In 1827 in Rome, Jean-Baptiste-Louis Maes married Anne Maria, the daughter of the engraver Bartolomeo Canini, and settled permanently in the city. From then on, he added his wife’s name to his own. From their marriage a son Giacomo was born in 1828 who was to become a painter as well. Maes-Canini remained a useful relay for Belgian artists arriving and staying in Rome.

Until now, we did not know of any preparatory studies for pictures by the artist. This sheet of studies in pencil and oil is thus the first piece of evidence on his manner of working. Four studies of figures are discovered: one of an Italian mother drinking from a water pitcher which is held out to her while she is nursing her child; the second depicts an Italian girl seated on the ground and holding out an object in the right hand to a figure who is not shown, but at whom she gazes with a smile; the third study is of a young Italian woman seen from behind and turning her head towards the viewer; the last study seems to combine two figures, an Italian woman also seated on the ground over whom the artist has superposed a woman’s bust with her head covered in a white scarf.

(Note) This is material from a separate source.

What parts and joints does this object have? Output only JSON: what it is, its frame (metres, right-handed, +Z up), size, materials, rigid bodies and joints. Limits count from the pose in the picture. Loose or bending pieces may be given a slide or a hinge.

It has been possible to compare two of these studies to pictures by the painter: the study of the young woman seen from behind in relation to Portrait of a Young Italian Woman, dated 1828 (fig. 1), and the study of a seated girl, which is inverted compared to the painting, The Preparations for a Ceremony, dated 1852. These discoveries obviously provide a chronological range stretching over almost a quarter of a century.

It is testimony to the Maes-Canini’s meticulous work in perfecting his figures. Trained in rigorous Neoclassical technique, he defined the silhouette of each of them with a light pencil outline. He then colored his figures by giving them body and volume through subtle gradations of light and shade. As with Navez or his compatriot from Ghent, Joseph Paelinck (Ghent, 1781 – Ixelles, 1839), Maes-Canini’s painting appears to be a successful synthesis of the Flemish masters’ colorist tradition and the firm draughtsmanship of Davidian Neoclassicism which the painter from Ghent had made a point of studying during his Parisian sojourn.